A student of college athletic history — and not even a very good student — would have to say the Indiana Hoosiers winning the national championship in football last week was the sports story of the century.
No, not the college football story of the century, but the sports story of the century. More surprising, more unexpected, more unprecedented than anything that happened in baseball, football, basketball, hockey, volleyball, ping pong, rugby, cricket, badminton, racquetball, pickleball, spikeball, roofball, or any other sport involving a puck or a ball or a shuttlecock in the preceding 25 years of the 21st century.
The mind freezes upon attempting to find an analogy.
Indiana winning the national football title is like Ron Paul winning the presidency. Like Kim Jong Un winning the Nobel Peace Prize. Like David Spade winning a Best Actor Oscar. Like The Room winning best picture. Like Liechtenstein winning the World Cup. Like the Nebraska Cornhuskers winning March Madness.
No! Wait! What?
That last one might actually happen.
The historically worst NCAA men’s tournament team is 20–1 at this writing, losing Tuesday night for the first time after a 24-game winning streak stretching to last season, and is ranked fifth in the country. The only power conference team to never have won an NCAA tournament game — 0–8 in eight March Madness appearances — the Cornhuskers have been slated as a No. 1 seed come Selection Sunday by a CBS Sports bracketologist, and a No. 2 seed by ESPN.
Indiana, erstwhile hoop mecca, is a gridiron powerhouse; more than halfway through the season, Nebraska, former football dynamo, has lost only once, to the No. 3 team, on the hardcourt. (RELATED: Indiana U’s Historic Season)

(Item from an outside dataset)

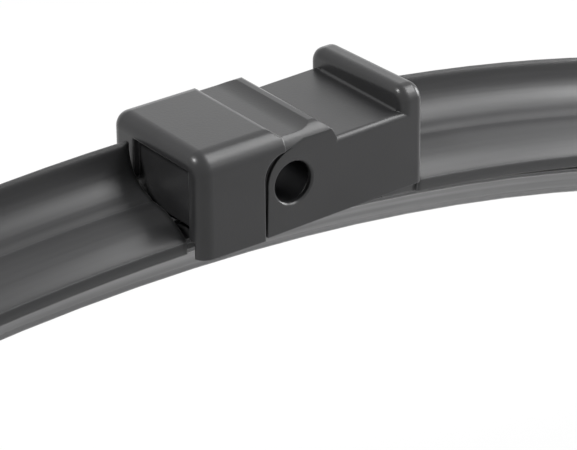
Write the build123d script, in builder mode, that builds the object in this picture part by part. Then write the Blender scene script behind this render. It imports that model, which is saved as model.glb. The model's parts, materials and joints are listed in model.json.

As Walter Sobchak would put it: “Has the whole world gone crazy?”
One college town out on the prairie certainly has. The good town of Lincoln and environs pour 15,000-plus into its Pinnacle Bank Arena (PBA) on a regular basis to give their Cornhuskers a crazy home-court advantage. But coach Fred Hoiberg’s team has shown pluck away from PBA as well, notching one of their two ranked wins, over Illinois, on the road.
Hoiberg has been around success his whole sporting life, starring for his hometown Iowa State Cyclones after winning Iowa’s Mr. Basketball award as a standout at Ames High School. Possibly the most popular player in program history, “the Mayor” — a moniker derived from receiving write-in votes during the 1993 Ames mayoral race — parlayed his all-around talents into a 10-year NBA career before slinging a whistle around his neck and moving to the front end of the bench.
After coaching his alma mater to four straight NCAA tournaments and leading the Chicago Bulls for three seasons and change — he was fired after a 5–19 start in his fourth — he took the Nebraska job for the 2019–2020 season.
Success did not come immediately. His Cornhuskers went 7–25 and 7–20 in his first two seasons, then 10–22 and 16–16 in the next two. Coaches with those win-loss records usually find themselves on studio talking-head panels. But about that time, Nebraska was firing one football coach (Scott Frost), with a heavy buyout, and hiring another (Matt Rhule), and may not have wanted to incur two buyouts (Hoiberg’s was $18.5 million) and two expensive hires in the same cycle.
Hoiberg lucked out. And it was lucky for Cornhusker basketball that he did. The past two Hoiberg teams have gone 23–11 and 21–14, before the current one-loss team.
He did it with a different strategy. Instead of flipping a roster annually with transfer talent — a tactic employed to great success in Ames — he set about building a team with more discrimination for character and fit. And he strove to build a culture.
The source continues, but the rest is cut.